Are you experiencing impostor syndrome?
Experienced by high achieving individuals, impostor syndrome hits you with the belief that you don’t deserve your success. Everything that you’ve achieved is attributed to luck. If you’ve ever felt like a fraud and feared that you and your success are at risk of being exposed, then you’ve experienced impostor syndrome. Discover proven ten hacks to help you overcome impostor syndrome.
How common is impostor syndrome?
A successful writer for decades, Maya Angelou has published many books but alongside her many achievements, she’s also well known for expressing the thought that her next book will always be the one to reveal her as an impostor, someone who doesn’t deserve her success. Sheryl Sandberg, Facebook’s Chief Operating Officer, has shared similar ‘There are still days when I wake up feeling like a fraud, not sure I should be where I am.’ Impostor syndrome can strike anyone. Don Cheadle, Meryl Streep, Kate Winslet and Emma Watson have all spoken about their experiences of impostor syndrome.
How does impostor syndrome impact your motivation, confidence & behaviour?
Along with the hallmark anxiety that accompanies feelings of fraud when impostor syndrome is present, there are other powerful effects on behaviour and motivation, including a reluctance to rise to new challenges within an organisation because a person feels exhausted by trying to achieve perfection within their normal role.
In their research, Clances & Imes typically found four factors at play for those with impostor syndrome:
- A NEW OPPORTUNITY OR CHALLENGE
- THE INDIVIDUAL THEN EITHER ENGAGES IN OVER PREPARATION OR A LAST MINUTE FRENZY OF ANXIOUS ACTIVITY
- WHEN SUCCESS IS ACHIEVED THE EXPLANATION IS EITHER 1. ‘MY LAST MINUTE FRENZY FOOLED EVERYONE BUT I’LL BE DISCOVERED AS A FRAUD NEXT TIME’ OR ‘MY OVER-PREPARATION MEANS I HAVE TO WORK TWICES AS HARD AS OTHERS TO ACHIEVE RESULTS I’M SUCH AN IMPOSTOR’ & A SUPERSTITIOUS REPEAT OF THE SAME BEHAVIOUR BEGINS TO OCCUR.
- THERE MIGHT BE A SHORT LIVED SENSE OF ACCOMPLISHMENT BUT THEN THE WHOLE CYCLE OF SELF DOUBT, ANXIETY AND FEAR STARTS AGAIN.
Ten hacks to overcome impostor syndrome
LET GO OF PERFECTIONISM. Perfection can hold you back and prevent you from trying new things or developing existing skills all because of the fear that the results won’t be perfect the first time we attempt something different.
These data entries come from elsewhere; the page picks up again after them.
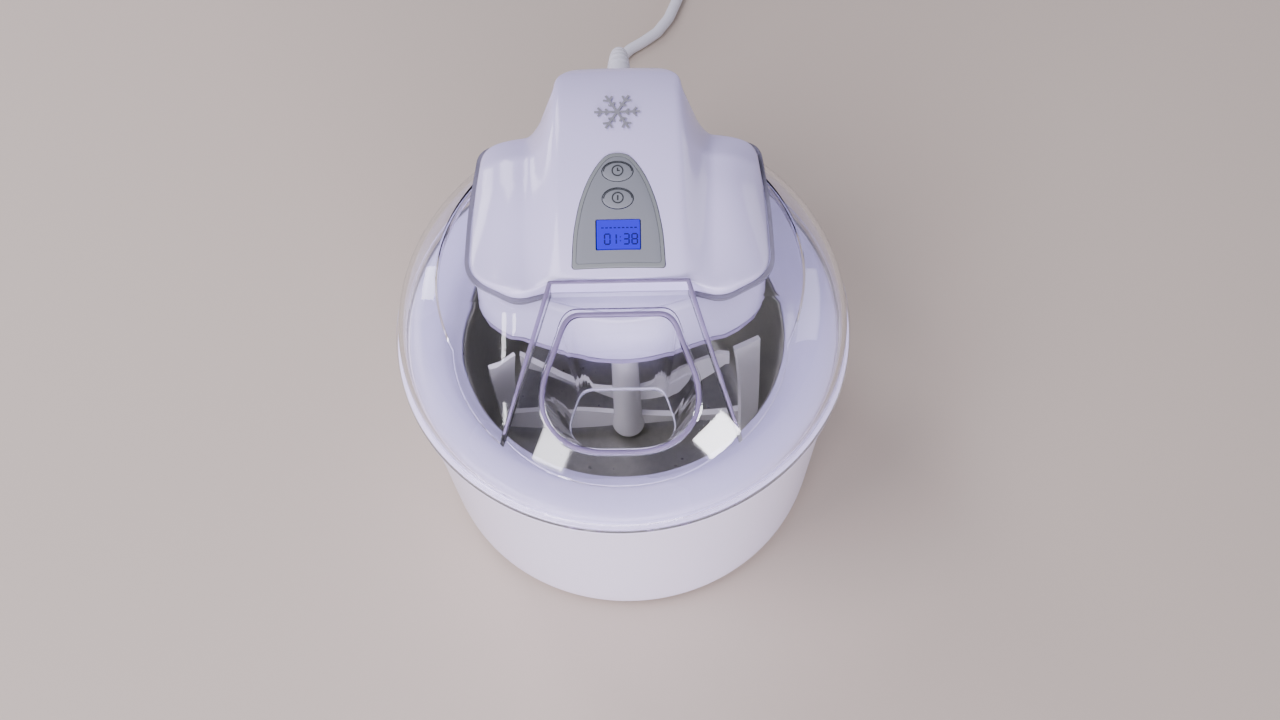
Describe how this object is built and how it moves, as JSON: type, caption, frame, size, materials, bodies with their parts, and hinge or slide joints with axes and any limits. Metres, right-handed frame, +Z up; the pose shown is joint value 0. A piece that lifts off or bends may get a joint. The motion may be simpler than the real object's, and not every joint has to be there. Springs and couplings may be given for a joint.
{
  "type": "ice cream maker",
  "caption": "Table-top ice cream maker: freezer bowl in a tapered white bucket, clear domed lid with filling chute and a white motor head with control panel.",
  "frame": {"origin": "on the bowl's vertical axis, at table level under the rubber feet", "axes": "+Z up; the filling chute and the control panel face -Y; the mains cord leaves the back, towards +Y; +X is to the right seen from the front"},
  "size_m": [0.2353, 0.538, 0.2123],
  "materials": {
    "white_plastic": "glossy moulded white plastic with a faint cool tint",
    "bowl_plastic": "semi-gloss white moulded plastic, smooth rolled rim",
    "aluminium": "spun aluminium, fine circular brushing",
    "gel": "frozen coolant gel, milky blue",
    "clear_plastic": "clear polished plastic with violet-grey edges",
    "panel_grey": "satin silver-grey plastic with dark printed icons",
    "border_grey": "satin darker grey plastic",
    "display": "back-lit blue liquid crystal with dark segments",
    "rubber": "matt grey moulded rubber",
    "board": "green solder mask",
    "black_plastic": "matt black moulded plastic",
    "steel": "zinc-plated and brushed steel",
    "brass": "turned brass",
    "acetal": "natural acetal, slightly waxy",
    "cord_white": "smooth white flexible vinyl"
  },
  "bodies": {
    "base": {"outer_bucket": "white_plastic", "rubber_foot_1": "rubber", "rubber_foot_2": "rubber", "rubber_foot_3": "rubber", "rubber_foot_4": "rubber"},
    "freezer_bowl": {"freezer_bowl_shell": "bowl_plastic", "freezer_bowl_liner": "aluminium", "coolant_gel": "gel"},
    "lid_unit": {"clear_lid": "clear_plastic", "motor_head_cover": "white_plastic", "control_panel_plate": "panel_grey", "panel_bezel": "border_grey", "lcd_window": "clear_plastic", "lcd_module": "display", "control_board": "board", "timer_switch": "black_plastic", "power_switch": "black_plastic", "buzzer": "black_plastic", "snowflake_emblem": "panel_grey", "motor_lower_housing": "white_plastic", "housing_seal": "rubber", "housing_screw_1": "steel", "housing_screw_2": "steel", "housing_screw_3": "steel", "housing_screw_4": "steel", "plate_screw_1": "steel", "plate_screw_2": "steel", "plate_screw_3": "steel", "plate_screw_4": "steel", "stepped_gear_axle": "steel", "output_bush": "brass", "gearbox_plate": "steel", "motor_can": "steel", "strain_relief": "cord_white", "cord_run": "cord_white", "cord_coil": "cord_white", "coil_tie": "black_plastic", "cord_tail": "cord_white", "plug_body": "cord_white", "plug_blade_1": "brass", "plug_blade_2": "brass"},
    "paddle": {"mixing_paddle": "white_plastic"},
    "output_drive": {"output_gear": "acetal"},
    "stepped_drive": {"stepped_gear": "acetal"},
    "motor_rotor": {"motor_pinion": "steel"},
    "timer_key": {"timer_button": "panel_grey"},
    "power_key": {"power_button": "panel_grey"}
  },
  "joints": [
    {"name": "bowl_lift", "type": "slide", "parent": "base", "child": "freezer_bowl", "axis": [0, 0, 1], "range_m": [0, 0.13]},
    {"name": "lid_lift", "type": "slide", "parent": "freezer_bowl", "child": "lid_unit", "axis": [0, 0, 1], "range_m": [0, 0.16]},
    {"name": "paddle_spin", "type": "hinge", "parent": "freezer_bowl", "child": "paddle", "pos_m": [0, 0, 0.08], "axis": [0, 0, 1], "continuous": true},
    {"name": "output_spin", "type": "hinge", "parent": "lid_unit", "child": "output_drive", "pos_m": [0, 0, 0.155], "axis": [0, 0, 1], "continuous": true},
    {"name": "stepped_spin", "type": "hinge", "parent": "lid_unit", "child": "stepped_drive", "pos_m": [0, 0.028, 0.16], "axis": [0, 0, 1], "continuous": true},
    {"name": "motor_spin", "type": "hinge", "parent": "lid_unit", "child": "motor_rotor", "pos_m": [0, 0.056, 0.165], "axis": [0, 0, 1], "continuous": true},
    {"name": "timer_press", "type": "slide", "parent": "lid_unit", "child": "timer_key", "axis": [0, 0.2118, -0.9773], "range_m": [0, 0.0008], "stiffness_N_per_m": 300, "springref_m": -0.0005},
    {"name": "power_press", "type": "slide", "parent": "lid_unit", "child": "power_key", "axis": [0, 0.2777, -0.9607], "range_m": [0, 0.0008], "stiffness_N_per_m": 300, "springref_m": -0.0005}
  ],
  "couplings": [
    {"joint": "output_spin", "follows": "paddle_spin", "ratio": 1},
    {"joint": "stepped_spin", "follows": "paddle_spin", "ratio": -3},
    {"joint": "motor_spin", "follows": "paddle_spin", "ratio": 10.333}
  ]
}
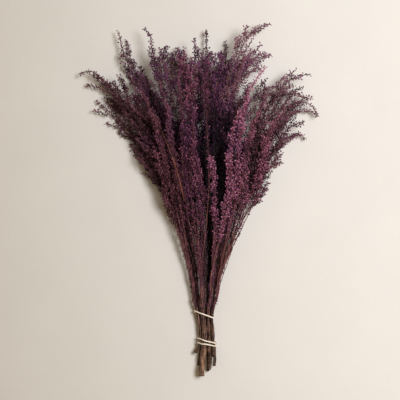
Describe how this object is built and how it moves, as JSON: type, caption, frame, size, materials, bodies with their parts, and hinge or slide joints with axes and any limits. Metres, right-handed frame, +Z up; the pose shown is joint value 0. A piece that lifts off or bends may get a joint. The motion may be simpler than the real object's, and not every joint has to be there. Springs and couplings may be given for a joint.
{
  "type": "preserved stoebe bunch",
  "caption": "Tied bunch of preserved stoebe lying on its side: woody stems in rubber bands fan out into knobby purple plumes.",
  "frame": {"origin": "on the surface that the bunch lies on, under the middle of its outline", "axes": "+Y from the cut ends towards the plume tips, +Z up from the surface, +X to the right seen from above"},
  "size_m": [0.4115, 0.5975, 0.1006],
  "materials": {
    "foliage_dark": "dry, matt, dyed dark purple",
    "foliage_violet": "dry, matt, dyed violet",
    "foliage_mauve": "dry, matt, dyed mauve pink",
    "band_rubber": "matt, cream"
  },
  "bodies": {
    "root": {"leafy_stem_low_left": "foliage_dark", "leafy_stem_low_left_of_centre": "foliage_dark", "leafy_stem_low_right_of_centre": "foliage_dark", "leafy_stem_low_right": "foliage_dark", "leafy_stem_middle_left": "foliage_violet", "leafy_stem_middle_left_of_centre": "foliage_violet", "leafy_stem_middle_right_of_centre": "foliage_violet", "leafy_stem_middle_right": "foliage_violet", "leafy_stem_front_left": "foliage_mauve", "leafy_stem_front_centre": "foliage_mauve", "leafy_stem_front_right_of_centre": "foliage_mauve", "leafy_stem_front_right": "foliage_mauve", "rubber_band_upper": "band_rubber", "rubber_band_lower": "band_rubber"}
  },
  "joints": []
}
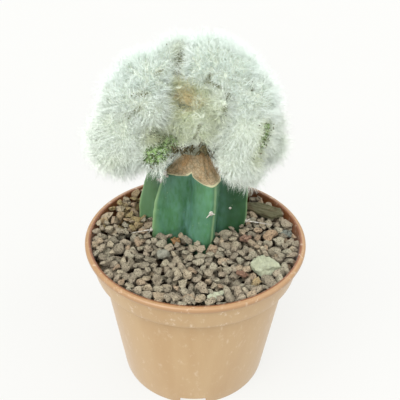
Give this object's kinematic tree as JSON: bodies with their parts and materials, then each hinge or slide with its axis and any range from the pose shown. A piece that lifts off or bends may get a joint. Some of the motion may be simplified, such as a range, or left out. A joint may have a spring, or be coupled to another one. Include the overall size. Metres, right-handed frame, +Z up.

Practice pushing aside perfectionism in favour of developing your skills and abilities.
LEARN TO RECOGNISE IMPOSTOR SYNDROME FOR WHAT IT IS – SELF DOUBT & SOMETHING WE ALL HAVE. When you understand that self doubt and a lack of confidence is something that most people have experienced at some time, it becomes easier to push through these feelings and believe that if other people have overcome impostor syndrome it’s possible for you too.
ACKNOWLEDGE YOUR STRENGTHS. When you find yourself doubting your right to your success, it can help to focus on your strengths. Ground your thoughts in facts and take stock of how your have strengths contributed to your achievements.
REMIND YOURSELF OF TIMES WHEN YOU PERSEVERED THROUGH OTHER CHALLENGES & HAD SUCH FEELINGS YET SUCCEEDED. When you’re in the grip of self doubt and fear of exposure, recall past challenges and focus on how you used your strengths and abilities to overcome obstacles and develop new skills.
LEARN TO EMBRACE FAILURE. Remind yourself that when you don’t know something it’s not a failure, it’s a learning opportunity that can lead to mastery.
CELEBRATE SUCCEESS. A common theme for those who experience impostor syndrome is the habit of not taking time to acknowledge and savour success. Celebrate and take credit for your successes rather than attributing them to luck or perfectionism.
DON’T DISCOUNT THE POSITIVES. Keep a journal of successes and positive comments from others, refer to it when you begin to doubt yourself.
DON’T BE AFRAID TO SHARE YOUR DOUBTS. Offload to people you trust when you’re in the grip. You might be surprised to hear how many other people have experienced impostor syndrome.
MONITOR & ADJUST YOUR INNER DIALOGUE. Catch and correct negative language you use to describe yourself that reinforces the mindset of impostor syndrome.
REMEMBER THAT NOBODY IS BORN AN EXPERT. We don’t all start with the same level of ability or talent but to progress our knowledge and skills we need to undertake a process of learning and development. People who reach the level of mastery understand that experiencing and analysing failures and errors along the way are an essential part of improving performance.